Cosa ascolti in questo periodo?
Questo mese soprattutto Tame Impala, Black Lips, Black Keys, Devendra Banhart, Ramones, i Kokolo, Scott Walker, Tony Allen, i primi due dischi di Tim Hardin, “Dusk” dei Fleetwood Mac, il calipso degli anni ’40, i dischi della DFA records, il reggae della Trojan, un po’ di hip hop.. ma cambio di settimana in settimana. Quello che non manca mai nella mia dieta musicale è un sacco di soul, vecchio e nuovo. A quest’ultima generazione decisamente manca il fattore “soul”.

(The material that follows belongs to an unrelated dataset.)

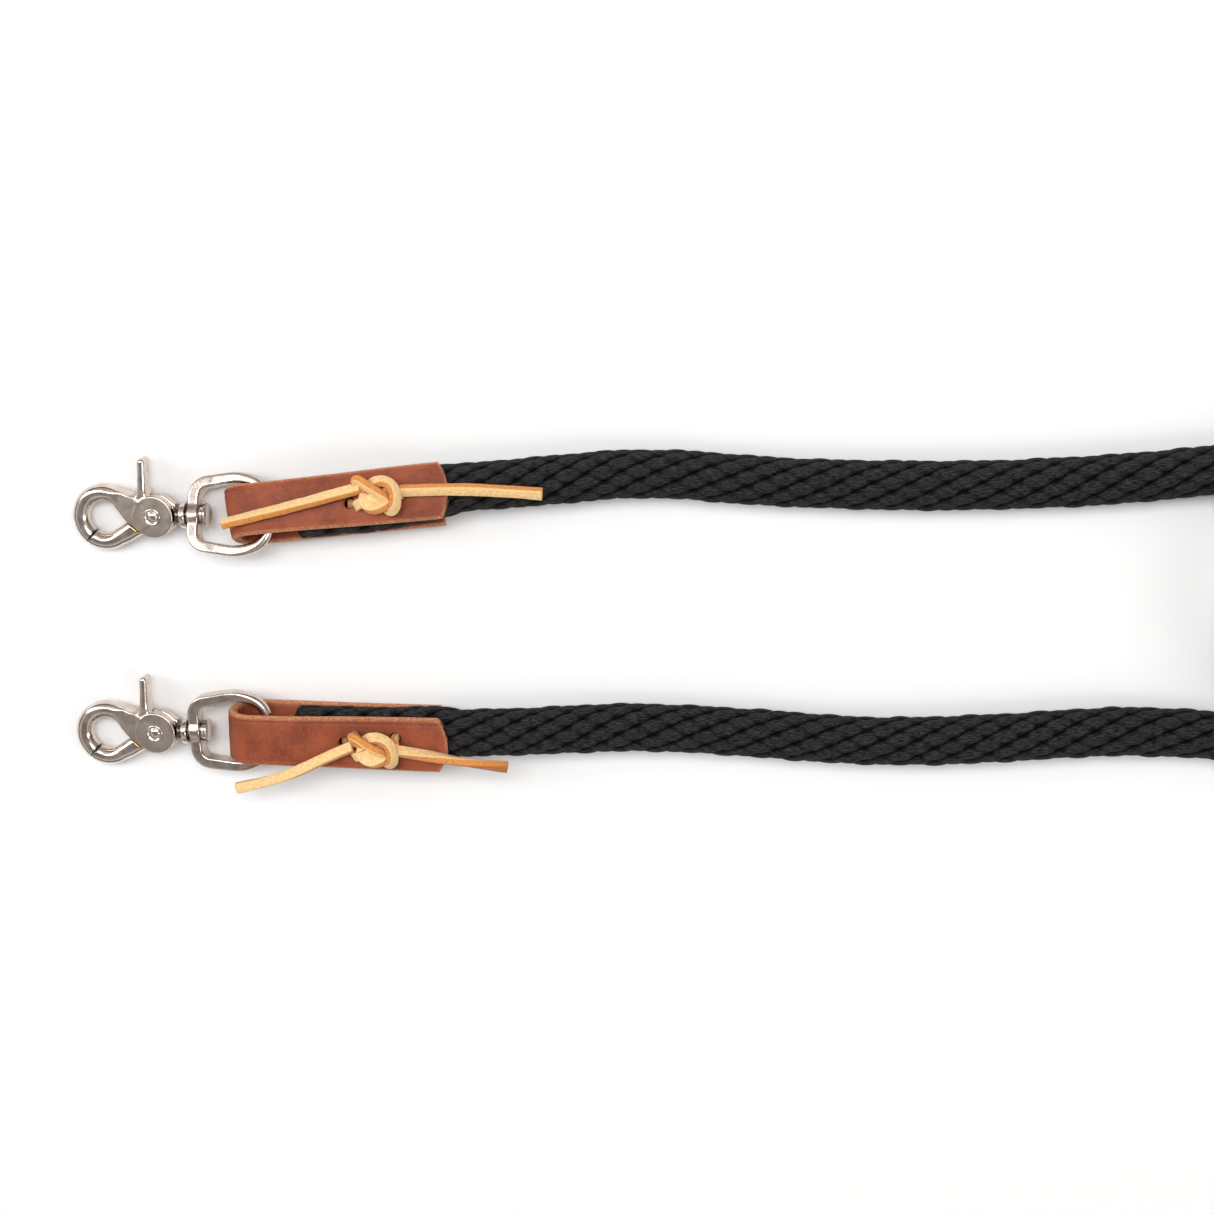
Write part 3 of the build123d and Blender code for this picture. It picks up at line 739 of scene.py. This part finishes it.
# The knot's bands, seen from above: x to the right, y towards the back, z above the leather, and how
# far the flesh side leans, in degrees. Each one's ends lie under another.
KNOT_CENTRE = {"a": (39.3, 0.8), "b": (38.0, -2.0)}
KNOT_SCALE = {"a": 0.94, "b": 0.93}
KNOT_BANDS = (
    (
        (-4.6, 1.2, 1.7, 70), (-7.0, 3.0, 1.9, 70), (-7.6, 4.9, 3.0, 70), (-6.2, 4.9, 4.5, 70),
        (-3.2, 2.9, 5.1, 66), (0.4, 0.7, 4.9, 62), (3.2, -1.1, 3.8, 55), (4.6, -2.6, 2.0, 50),
    ),
    (
        (-3.2, 3.2, 2.2, -20), (-0.9, 4.5, 3.6, -35), (2.3, 4.7, 4.9, -50), (5.2, 3.1, 5.5, -58),
        (6.6, 0.0, 5.4, -58), (6.5, -3.0, 4.6, -50), (5.3, -4.7, 3.1, -35), (3.6, -4.4, 1.8, -10),
        (1.6, -2.4, 1.6, 0),
    ),
    (
        (4.6, -1.6, 2.4, 45), (2.6, -3.3, 3.3, 50), (-0.4, -4.2, 3.5, 35), (-3.2, -3.6, 3.2, 15),
        (-4.9, -1.8, 2.6, 0), (-4.6, 0.6, 1.8, 0),
    ),
    (
        (-8.3, -3.1, -2.0, 10), (-7.2, -2.7, 1.2, 10), (-4.8, -1.9, 2.6, 15), (-1.6, -0.7, 2.9, 20),
        (1.6, 0.6, 2.7, 20), (4.6, 1.6, 2.4, 20), (8.4, 1.4, 2.2, 30),
    ),
)


def knot_place(end):
    """The knot's frame: on the tab's front face, but with the tab's yaw taken out."""
    tab = tab_place(end)
    yaw = math.radians(TAB_YAW[end])
    x = tab.axes[0] * math.cos(yaw) - tab.axes[1] * math.sin(yaw)
    return Place(tab.out((*KNOT_CENTRE[end], TAB_FACE)), x, np.cross(tab.axes[2], x), tab.axes[2])


def lace_staple(left, right):
    """The strand down one hole, across the back and up the other, and how wide and thick it is there."""
    slim, back = 0.83, -2 * TAB_FACE
    rows = (
        (*left[:2], -2.6, slim, slim),
        (*left[:2], -4.0, slim, slim),
        (*left[:2], back + 2.0, slim, slim),
        (left[0] + 0.5, left[1], back - 0.3, 1.0, 0.5),
        (*(2 * left[:2] + right[:2]) / 3, back - 0.62, 1.15, 0.42),
        (*(left[:2] + 2 * right[:2]) / 3, back - 0.62, 1.15, 0.42),
        (right[0] - 0.5, right[1], back - 0.3, 1.0, 0.5),
        (*right[:2], back + 2.0, slim, slim),
        (*right[:2], -4.0, slim, slim),
        (*right[:2], 2.4, slim, slim),
    )
    return np.array(rows)


def add_lace_knot(end, material):
    """The laced part: the knot's bands, the strands through both holes and the bridge on the back."""
    tab, knot = tab_place(end), knot_place(end)
    left, right = (knot.into(tab.out((*hole, TAB_FACE))) for hole in HOLES[end])
    bands = []
    for band in KNOT_BANDS:
        line = free_spline(np.array(band, float))
        line[:, :2] *= KNOT_SCALE[end]
        up = np.broadcast_to(UP, (len(line), 3))
        bands.append((line[:, :3], up, line[:, 3], np.ones((len(line), 2))))
    staple = free_spline(lace_staple(left, right))
    outward = np.sign(staple[:, :1]) * [[1.0, 0.0, 0.0]]
    steep = tangents(staple[:, :3])[:, 2:] ** 2
    guide = outward * steep - UP * (1 - steep)
    bands.append((staple[:, :3], guide, np.zeros(len(staple)), staple[:, 3:5]))
    points, faces, gathered = [], [], {}
    for k, (path, guide, lean, scales) in enumerate(bands):
        along = tangents(path)
        normals = turned(square_to(along, guide), along, lean)
        made, attributes, around = lace_points(path, normals, scales, seed=7 + k)
        faces += tube_faces(len(path), around, base=len(points))
        points.extend(made)
        for key, values in attributes.items():
            gathered.setdefault(key, []).append(np.ravel(values))
    joined = {key: np.concatenate(values) for key, values in gathered.items()}
    piece = add_mesh(f"laced_knot_{end}", knot.out(points), faces, material, joined)
    own(piece, "root", "lace", f"lace_knot_{end}")


def free_spline(rows, steps=12):
    """An open smooth curve through the rows."""
    padded = np.concatenate([[2 * rows[0] - rows[1]], rows, [2 * rows[-1] - rows[-2]]])
    t = np.arange(steps)[:, None] / steps
    spans = []
    for a, b, c, d in zip(padded, padded[1:], padded[2:], padded[3:]):
        bend = 2 * b + (c - a) * t + (2 * a - 5 * b + 4 * c - d) * t**2 + (3 * b - a - 3 * c + d) * t**3
        spans.append(0.5 * bend)
    return np.concatenate([*spans, rows[-1:]])


# --- metal castings ---
# Each casting is a solid field: a function that is negative inside, from which a mesh is drawn. Its
# parts melt together with small fillets, as in a tumbled casting.


def melt(a, b, k):
    """The union of two fields with a fillet of about k."""
    h = np.clip(0.5 + 0.5 * (b - a) / k, 0, 1)
    return b * (1 - h) + a * h - k * h * (1 - h)


def carve(a, b, k):
    """Field a without b, the edge rounded by about k."""
    return -melt(-a, b, k)


def rounded(first, second, radius):
    """The rounded crossing of two slabs, each given by its own signed distance."""
    p, q = first + radius, second + radius
    return np.minimum(np.maximum(p, q), 0) + np.hypot(np.maximum(p, 0), np.maximum(q, 0)) - radius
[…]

Come vivete la dimensione live?
E’ l’unica dimensione in cui mi sento ‘acceso’, quella in cui mi sveglio. Negli altri momenti la mia testa è sempre nel fade-in o nel fade-out di quello che ho fatto o quello che dovrò fare, mentre su un palco riesco a vivermi il momento presente.
Mi mancano molto i concerti, ora siamo in stand-by per via della lavorazione del secondo disco, ma spero di riprendere al più presto.

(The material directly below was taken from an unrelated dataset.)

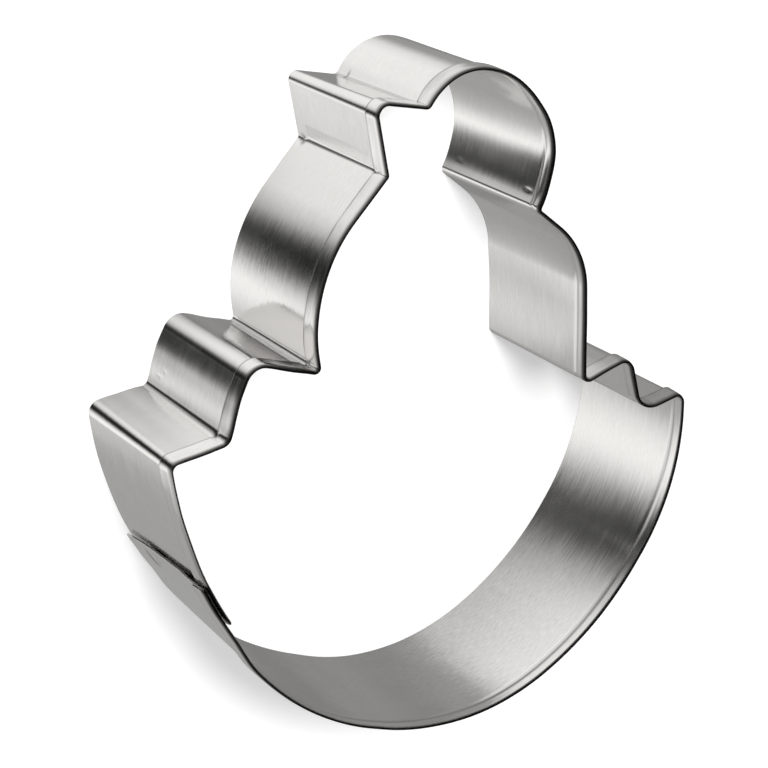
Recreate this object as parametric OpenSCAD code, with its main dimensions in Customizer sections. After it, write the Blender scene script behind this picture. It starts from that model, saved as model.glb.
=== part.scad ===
// Cookie cutter in the outline of a chick that hatches from an egg.
// One narrow strip of sheet steel is hemmed along one edge, folded and rolled to the outline, and
// its two ends are lapped and spot welded. The raw edge is the cutting edge and lies on z = 0, the
// hem is at the top, X runs across the egg and Y from the egg's bottom to the chick's head.
// The outline is a ring of corners, clockwise from above, each rounded to its bend radius. Bend
// radii are those of the sheet's inner face, and each stretch of the strip is a node of its own.

/* [Sheet] */
// Depth of the strip, from the cutting edge to the top of the hem
strip_depth = 25.4; // [18:0.1:32]
// Thickness of the sheet steel
sheet_t = 0.3; // [0.2:0.05:0.4]
// Length of the flap that the hem folds down on the outside
hem_flap = 2.9; // [2:0.1:4]
// Gap between the hem's flap and the wall
hem_gap = 0.1; // [0.05:0.05:0.2]
// Inner radius of a sharp fold
fold_r = 0.8; // [0.5:0.1:1.1]

/* [Egg shell] */
// Width of the shell between the corners of its two tips
shell_w = 87; // [80:0.5:96]
// Height of the shell from its tips down to its bottom corner
shell_h = 51.5; // [46:0.5:58]
// Bend radius of the right flank
flank_r = 39; // [34:0.5:42]
// Bend radius between the right flank and the bottom
haunch_r = 46; // [40:0.5:50]
// Bend radius of the bottom
bottom_r = 34; // [30:0.5:37]
// Bend radius between the bottom and the left flank
heel_r = 44.5; // [38:0.5:48]
// Bend radius of the left flank
left_r = 55; // [50:1:62]

/* [Cracked edge, left] */
// Width of the two steps between the left tip and the chick
steps_w = 22.65; // [20:0.05:25]
// Climb of the lower step's tread
low_climb = 2; // [1:0.1:3]
// Bend radius of the left tip
left_tip_r = 1.2; // [0.8:0.1:2]
// Height of the riser
riser_h = 10.9; // [9:0.1:13]
// Bend radius at the top of the riser
riser_r = 3; // [2:0.1:4]
// Fall of the upper step's tread
high_fall = 2.8; // [1.5:0.1:4]

/* [Cracked edge, right] */
// Width of the wave between the chick and the right tip
wave_w = 19.05; // [17:0.05:22]
// Height of the wave's crest above the tips
crest_h = 6.7; // [5:0.1:8]
// Bend radius of the crest
crest_r = 1.6; // [1.2:0.1:2.2]
// Depth of the trough below the tips
trough_h = 2.4; // [1.5:0.1:4]
// Bend radius of the trough
trough_r = 3; // [2:0.1:3.5]
// Bend radius of the right tip
right_tip_r = 1; // [0.8:0.1:1.8]

/* [Chick] */
// Height of the back's foot above the tips
back_foot_h = 3.7; // [2:0.1:5]
// Width of the neck between its two folds
neck_w = 24.6; // [22:0.2:28]
// Height of the throat's fold above the tips
throat_h = 37.5; // [34:0.5:41]
// Drop from the throat's fold to the nape's
nape_drop = 6.5; // [5:0.1:9]
// Distance of the breast's corner outwards from its foot
breast_out = 2.9; // [1:0.1:5]
// Bend radius of the breast
breast_r = 22; // [18:0.5:24]
// Bend radius of the shoulder
shoulder_r = 13; // [10:0.5:15]
// Height of the beak's lower side
beak_h = 9.8; // [8:0.1:12]
// Reach of the beak's tip past the throat's fold
beak_reach = 2.8; // [1.5:0.1:4]
// Length of the beak's upper side
beak_len = 8.2; // [7:0.1:9.5]
// Fall of the beak's upper side from the tip to the brow
beak_fall = 1; // [0.2:0.1:2]
// Bend radius of the beak's tip
beak_tip_r = 1.4; // [0.8:0.1:2]
// Width of the head
head_w = 25.8; // [23:0.2:29]
// Height of the head above the throat's fold
head_h = 14.7; // [13:0.1:17]
// Distance of the head's middle from the shell's, towards the chick's back
head_shift = 1.3; // [0:0.1:3]
// Bend radius of the brow
brow_r = 8.4; // [7:0.1:10]
// Bend radius of the head's top and back
head_r = 12.8; // [11:0.1:14]

/* [Lap joint] */
// Length over which the strip's two ends overlap
lap_len = 7.4; // [6:0.1:10]
// Straight tail of the inner end below the left flank's bend
inner_tail = 2.5; // [1.5:0.1:4]
// Clearance between the inner end's hem and the outer end
lap_gap = 0.1; // [0.05:0.05:0.3]
// Diameter of a weld spot
weld_d = 2.6; // [2:0.1:3.2]
// Distance of the weld spots from the outer end's free edge
weld_in = 2; // [1.6:0.1:2.4]
// Distance of the lower weld spot from the cutting edge
weld_low = 7.6; // [6:0.1:11]
// Distance of the upper weld spot below the hem's flap
weld_drop = 4.3; // [1.6:0.1:6]

/* [Hidden] */
$fn = 96;

// The hem is the wall, the gap and the flap, under a half round crown.
hem_w = 2*sheet_t + hem_gap;
crown_r = hem_w/2;
// A fold towards the outside has the hem inside it, so the inner face turns more widely there.
inward_r = fold_r + hem_w;
// The outer end of the strip lies this far outside the inner end.
lap_step = hem_w + lap_gap;
half_w = shell_w/2;

// Corners of the shell, as shares of its half width and of its height from the tips
left_shares = [-0.93, -0.27];
flank_shares = [1.04, -0.278];
haunch_shares = [0.753, -0.697];
bottom_shares = [0.23, -0.993];
heel_shares = [-0.488, -0.804];
// Corners of the head, as shares of its half width and of its height above the throat
brow_shares = [-0.35, 1.02];
head_shares = [0.49, 0.885];
nape_shares = [1.155, 0.145];
// Height of the breast's corner, as a share of the way from its foot to the throat
breast_share = 0.475;
// Places of the riser's foot and top, as shares of the way from the left tip to the breast's foot
riser_foot_share = 0.38;
riser_top_share = 0.508;
// Places of the wave's crest and trough, as shares of the way from the back's foot to the right tip
crest_share = 0.422;
trough_share = 0.59;
// The shoulder's corner, as shares of the way from the nape's fold to the back's foot
shoulder_shares = [0.765, 0.232];
// Part of a straight that the bends at its two ends may take up
bend_share = 0.98;

function on_shell(s) = [s.x*half_w, s.y*shell_h];
function on_head(s) = [head_shift + s.x*head_w/2, throat_h + s.y*head_h];

left_tip = [-half_w, 0];
low_inner = left_tip + [riser_foot_share*steps_w, low_climb];
riser_top = left_tip + [riser_top_share*steps_w, low_climb + riser_h];
breast_foot = left_tip + [steps_w, low_climb + riser_h - high_fall];
throat = [-neck_w/2, throat_h];
beak_tip = throat + [-beak_reach, beak_h];
notch = beak_tip + [beak_len, -beak_fall];
nape_fold = [neck_w/2, throat_h - nape_drop];
back_foot = [half_w - wave_w, back_foot_h];
breast = [breast_foot.x - breast_out, breast_foot.y + breast_share*(throat.y - breast_foot.y)];
back_way = back_foot - nape_fold;
shoulder = nape_fold + [shoulder_shares.x*back_way.x, shoulder_shares.y*back_way.y];
right_tip = [half_w, 0];
crest = [back_foot.x + crest_share*wave_w, crest_h];
trough = [back_foot.x + trough_share*wave_w, -trough_h];

// Each corner of the ring with its bend radius, from the left flank round to the heel
ring = [
    [on_shell(left_shares), left_r],
    [left_tip, left_tip_r],
    [low_inner, inward_r],
    [riser_top, riser_r],
    [breast_foot, inward_r],
    [breast, breast_r],
    [throat, inward_r],
    [beak_tip, beak_tip_r],
    [notch, inward_r],
    [on_head(brow_shares), brow_r],
    [on_head(head_shares), head_r],
    [on_head(nape_shares), head_r],
    [nape_fold, inward_r],
    [shoulder, shoulder_r],
    [back_foot, inward_r],
    [crest, crest_r],
    [trough, trough_r + hem_w],
    [right_tip, right_tip_r],
    [on_shell(flank_shares), flank_r],
    [on_shell(haunch_shares), haunch_r],
    [on_shell(bottom_shares), bottom_r],
    [on_shell(heel_shares), heel_r]
];
count = len(ring);
heel = count - 1;

function before(k) = (k + count - 1)%count;
function after(k) = (k + 1)%count;
function heading(v) = atan2(v.y, v.x);
function left_of(v) = [-v.y, v.x];

// Leg k runs from corner k to the next one. A turn is positive to the left.
legs = [for (k = [0:heel]) ring[after(k)][0] - ring[k][0]];
ways = [for (leg = legs) leg/norm(leg)];
turns = [for (k = [0:heel]) let (a = ways[before(k)], b = ways[k])
    atan2(a.x*b.y - a.y*b.x, a*b)];
// Length of straight that a bend takes up on each side of its corner
wants = [for (k = [0:heel]) ring[k][1]*tan(abs(turns[k])/2)];
// A bend shrinks only where its leg is too short for it.
fits = [for (k = [0:heel]) min(1, bend_share*norm(legs[k])/(wants[k] + wants[after(k)]))];
radii = [for (k = [0:heel]) ring[k][1]*min(fits[before(k)], fits[k])];
takes = [for (k = [0:heel]) radii[k]*tan(abs(turns[k])/2)];
starts = [for (k = [0:heel]) ring[k][0] - takes[k]*ways[before(k)]];
ends = [for (k = [0:heel]) ring[k][0] + takes[k]*ways[k]];

// The lap. The heel's corner slides out along its leg until the outer end clears the inner hem.
lap_out = lap_step*left_of(ways[heel]);
heel_slide = lap_step/sin(abs(turns[heel]))*ways[before(heel)];
inner_end = starts[0] - inner_tail*ways[heel];
lap_r = radii[0] + lap_step;
lap_turn = (lap_len - inner_tail)/lap_r*180/PI;

// Furthest reach of the outline's outer face in a direction, which lies on one of its bends
function centre(k) = starts[k] + sign(turns[k])*radii[k]*left_of(ways[before(k)]);
function past(k, angle) = (heading(ways[before(k)]) + 90 - angle + 720)%360;
function reach(angle) = max([for (k = [0:heel]) if (past(k, angle) <= -turns[k])
    centre(k)*[cos(angle), sin(angle)] + radii[k] + hem_w]);
middle = [reach(0) - reach(180), reach(90) - reach(270)]/2;

// Cross-section of the strip. The inner face is at x = 0, outwards is +x and y is the height.
module section() {
    shoulder_h = strip_depth - crown_r;
    square([sheet_t, shoulder_h]);
    translate([sheet_t + hem_gap, shoulder_h - hem_flap]) square([sheet_t, hem_flap]);
    translate([crown_r, shoulder_h]) difference() {
        circle(r = crown_r);
        circle(r = hem_gap/2);
        translate([-crown_r, -crown_r]) square([hem_w, crown_r]);
    }
}

// A bend that starts at the origin along +x with its outside at +y, and turns left if positive
module bend(turn, r) {
    if (turn > 0) translate([0, r, 0]) rotate(-90) rotate_extrude(angle = turn)
        translate([r, 0]) mirror([1, 0]) section();
    else mirror([0, 1, 0]) translate([0, r, 0]) rotate(-90) rotate_extrude(angle = -turn)
        translate([r, 0]) section();
}

// A straight stretch of wall from a point on its inner face, with a bend at its far end
module stretch(from, way, length, turn, r) {
    color("silver") translate(from - middle) rotate(heading(way)) {
        rotate([90, 0, 90]) linear_extrude(length) section();
        translate([length, 0, 0]) bend(turn, r);
    }
}

// The stretch that ends in a corner's bend
module wall(k) stretch(ends[k - 1], ways[k - 1], norm(starts[k] - ends[k - 1]), turns[k], radii[k]);

module left_flank_wall() stretch(inner_end, ways[heel], inner_tail, turns[0], radii[0]);
module left_tip_wall() wall(1);
module low_tread_wall() wall(2);
module riser_wall() wall(3);
module high_tread_wall() wall(4);
module breast_wall() wall(5);
module throat_wall() wall(6);
module beak_lower_wall() wall(7);
module beak_upper_wall() wall(8);
module brow_wall() wall(9);
module crown_wall() wall(10);
module nape_wall() wall(11);
module neck_wall() wall(12);
module shoulder_wall() wall(13);
module back_wall() wall(14);
module crest_wall() wall(15);
module trough_wall() wall(16);
module right_tip_wall() wall(17);
module right_flank_wall() wall(18);
module haunch_wall() wall(19);
module bottom_wall() wall(20);
module heel_wall() {
    from = ends[before(heel)];
    stretch(from, ways[before(heel)], norm(starts[heel] + heel_slide - from), turns[heel],
            radii[heel]);
}
module lap_wall() {
    from = ends[heel] + heel_slide;
    stretch(from, ways[heel], norm(starts[0] + lap_out - from), -lap_turn, lap_r);
}

// The weld nuggets fill the space between the inner end's wall and the outer end's.
module weld_spots() color("gray") {
    hub = starts[0] - radii[0]*left_of(ways[heel]) - middle;
    weld_top = strip_depth - crown_r - hem_flap - weld_drop;
    aim = heading(left_of(ways[heel])) - lap_turn + weld_in/lap_r*180/PI;
    for (h = [weld_low, weld_top]) translate(hub) rotate(aim) intersection() {
        translate([radii[0], 0, h]) rotate([0, 90, 0]) cylinder(d = weld_d, h = 2*lap_step);
        rotate(-lap_turn) rotate_extrude(angle = 2*lap_turn)
            translate([radii[0] + sheet_t, 0]) square([lap_step - sheet_t, strip_depth]);
    }
}

left_flank_wall();
left_tip_wall();
low_tread_wall();
riser_wall();
high_tread_wall();
breast_wall();
throat_wall();
beak_lower_wall();
beak_upper_wall();
brow_wall();
crown_wall();
nape_wall();
neck_wall();
shoulder_wall();
back_wall();
crest_wall();
trough_wall();
right_tip_wall();
right_flank_wall();
haunch_wall();
bottom_wall();
heel_wall();
lap_wall();
weld_spots();
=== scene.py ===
import math

import bpy
import numpy as np
from mathutils import Matrix, Vector


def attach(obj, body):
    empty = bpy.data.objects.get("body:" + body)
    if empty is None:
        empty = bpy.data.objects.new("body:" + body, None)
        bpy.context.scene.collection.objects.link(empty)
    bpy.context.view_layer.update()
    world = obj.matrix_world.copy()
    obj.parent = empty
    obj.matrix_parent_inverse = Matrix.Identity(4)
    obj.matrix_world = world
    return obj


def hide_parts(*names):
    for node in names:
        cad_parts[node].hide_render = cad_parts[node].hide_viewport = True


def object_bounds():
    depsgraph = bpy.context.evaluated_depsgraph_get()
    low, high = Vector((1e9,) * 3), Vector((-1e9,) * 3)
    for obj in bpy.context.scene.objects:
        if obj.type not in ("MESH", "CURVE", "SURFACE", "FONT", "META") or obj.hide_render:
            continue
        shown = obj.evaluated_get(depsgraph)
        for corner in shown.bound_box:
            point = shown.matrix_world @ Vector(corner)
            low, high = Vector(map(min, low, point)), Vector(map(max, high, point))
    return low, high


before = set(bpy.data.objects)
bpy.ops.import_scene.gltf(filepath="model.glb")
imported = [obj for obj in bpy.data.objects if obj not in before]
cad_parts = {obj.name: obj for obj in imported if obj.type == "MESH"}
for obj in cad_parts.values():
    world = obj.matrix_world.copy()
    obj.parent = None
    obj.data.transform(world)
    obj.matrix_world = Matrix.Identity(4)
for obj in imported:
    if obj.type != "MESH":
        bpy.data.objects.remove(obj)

cad_low, cad_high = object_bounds()

# Lengths are in millimetres up to the vertices, which are in metres. Along the strip they run
# clockwise, seen from above the hem, from the inner end of the lap to the outer end.
MM = 0.001
SEED = 7
TINY = 1e-6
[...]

Pensi ci sia ancora spazio per la musica cantautorale oggi?
La musica cantautorale oggi mi sembra che goda ancora di buona salute, anche se forse ha perso un po’ della carica eversiva e dell’urgenza espressiva che aveva qualche decennio fa, cosa che invece ritrovo nei testi di un certo hip hop sotterraneo delle nostre periferie.
Comunque sia, finchè ci sarà in giro gente come Bobo Rondelli, Bugo, Colapesce, Andrea Appino, Verdena, Amycanbe, Pan del Diavolo e Mariposa possiamo dormire sogni tranquilli.

Dimmi un po’ del prossimo lavoro: qualche anticipazione?
Sarà un lavoro molto minimale, senza troppi fronzoli o compromessi, che oscillerà tra cose molto ritmate e sudate a ballate molto aperte e ipnotiche. La formazione dei Granturismo sarà un power-trio che avrà un’attitudine molto punk. Ci siamo già dati alcuni limiti, tipo che lo registreremo dal vivo in studio nel giro di massimo 3 giorni. In questo momento di bulimia musicale, ho bisogno di qualcosa di scarno e immediato, che suoni il più sincero e puro possibile.